Global North is a term used to describe rich, developed countries, while Global South refers to poorer and emerging economies, which regularly argue they are the most affected and short-changed by climate change.

Australia’s bid to host COP31 alongside the Pacific is also an attempt to serve as a link between the two blocs, while also bringing the climate summit to the tiny frontline nations that would otherwise be unable to host a summit that draws heads of state and hundreds of thousands of attendees.

The President of Palau, Surangel Samuel Whipps Jr, urged attendees at this year’s COP to resolve the deadlock.

“Palau and our Pacific family support Australia’s bid to host in the Pacific,” Mr Whipps said.

“The Pacific has long served as the world’s moral compass on climate justice, fighting for the 1.5 degree goal.

“It is now the Pacific’s turn, and we look to our hosts and all of you here to help find a pathway to a successful Pacific COP with Australia — it’s time.”

Wesley Morgan, research associate with the Institute for Climate Risk & Response at the University of New South Wales wrote last week that if Australia succeeds, it would mean Adelaide would host the nation’s largest ever diplomatic meeting in a move likely to bolster Australian influence in the region.

“Success would help cement Australia’s place in the Pacific at a time of increasing geostrategic competition,” he wrote.

Mr Albanese has never attended a COP since becoming Prime Minister, but has said he is “prepared” to travel to Belem if his “attendance makes a difference”.

During his time as opposition leader, he stated that Coalition Prime Minister Scott Morrison was obligated to attend the 26th gathering being held that year in Glasgow.

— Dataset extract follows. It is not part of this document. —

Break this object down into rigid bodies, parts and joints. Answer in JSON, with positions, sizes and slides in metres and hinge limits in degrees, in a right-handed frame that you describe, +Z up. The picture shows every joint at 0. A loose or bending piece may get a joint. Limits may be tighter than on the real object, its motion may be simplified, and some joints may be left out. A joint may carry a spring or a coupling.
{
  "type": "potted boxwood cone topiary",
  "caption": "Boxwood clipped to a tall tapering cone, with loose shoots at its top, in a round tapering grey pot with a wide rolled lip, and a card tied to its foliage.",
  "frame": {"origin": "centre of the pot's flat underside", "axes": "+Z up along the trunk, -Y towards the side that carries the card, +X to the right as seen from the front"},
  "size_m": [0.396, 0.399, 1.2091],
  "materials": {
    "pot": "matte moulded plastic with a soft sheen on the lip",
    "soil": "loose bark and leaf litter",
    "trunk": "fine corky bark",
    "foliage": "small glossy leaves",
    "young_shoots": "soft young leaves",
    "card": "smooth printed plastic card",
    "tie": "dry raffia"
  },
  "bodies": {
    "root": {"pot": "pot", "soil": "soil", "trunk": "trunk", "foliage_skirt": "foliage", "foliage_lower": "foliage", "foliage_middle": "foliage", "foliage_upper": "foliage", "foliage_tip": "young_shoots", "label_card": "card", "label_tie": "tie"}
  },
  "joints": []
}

“He should represent Australia. If he doesn’t, that’s because he’s embarrassed about Australia’s position,” Mr Albanese said in 2021, eight months before he would oust Mr Morrison and become prime minister.

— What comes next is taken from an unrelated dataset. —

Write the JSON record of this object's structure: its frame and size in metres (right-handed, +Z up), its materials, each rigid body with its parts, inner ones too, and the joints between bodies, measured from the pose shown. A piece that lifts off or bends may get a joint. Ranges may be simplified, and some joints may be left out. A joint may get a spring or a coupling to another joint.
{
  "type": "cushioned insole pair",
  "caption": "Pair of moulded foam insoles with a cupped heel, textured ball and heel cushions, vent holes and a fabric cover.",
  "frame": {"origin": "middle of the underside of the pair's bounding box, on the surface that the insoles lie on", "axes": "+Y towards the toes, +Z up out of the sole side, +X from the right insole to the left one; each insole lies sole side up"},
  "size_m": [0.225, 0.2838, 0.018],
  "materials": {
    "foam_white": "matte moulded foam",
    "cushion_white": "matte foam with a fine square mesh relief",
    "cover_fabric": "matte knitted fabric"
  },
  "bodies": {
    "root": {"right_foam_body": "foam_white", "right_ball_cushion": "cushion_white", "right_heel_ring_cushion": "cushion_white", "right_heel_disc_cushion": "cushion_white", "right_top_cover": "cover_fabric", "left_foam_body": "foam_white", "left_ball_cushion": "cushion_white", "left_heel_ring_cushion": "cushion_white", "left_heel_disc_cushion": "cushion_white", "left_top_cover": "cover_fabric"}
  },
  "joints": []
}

Mr Morrison attended after signing the Coalition partyroom up to signing on to net zero by 2050, a position the current opposition could dump when they meet to discuss the policy on Thursday.

Many leaders, including China’s President Xi Jinping, US President Donald Trump, who has pulled out of the 2015 Paris Agreement, as well as Turkey’s leader, are also not attending this year’s summit.

But President Erdogan’s decision to send his number two to speak at the high-profile opening week and work on gathering diplomatic support for next year’s event is in stark contrast to Australia’s lower-level representation.

Josh Wilson, the assistant minister for climate change and energy who does not sit in cabinet, is representing Australia in Belem until Chris Bowen, Australia’s climate change minister, arrives next week for the start of technical negotiations.

Mr Wilson told the summit that for the Pacific, climate change was not a topic of gradual negotiation but a present and existential threat.

“This is a message that the world needs to hear, and a reality that the world needs to see,” he said.

“And that’s why we are bidding to host COP31 in partnership with the Pacific family.”

It was not clear what high-level meetings Mr Wilson has so far secured and he has not uploaded any photographs of his engagements, as is typical for travelling politicians and ministers when representing Australia.

Speaking to reporters in Canberra, Mr Albanese said he believed countries on Australia’s side were lobbying Turkey.

“They are doing that. I believe that a majority of countries clearly support Australia’s bid and countries are making their position very clear, including countries in the Pacific and in Western Europe. But that’s not the system,” he said.

“If the system were a vote, I would be far more confident about putting forward what the support is. I certainly have received confident, positive statements from not just obviously the countries in the Pacific, but other countries, for example, in the Western Europe group.”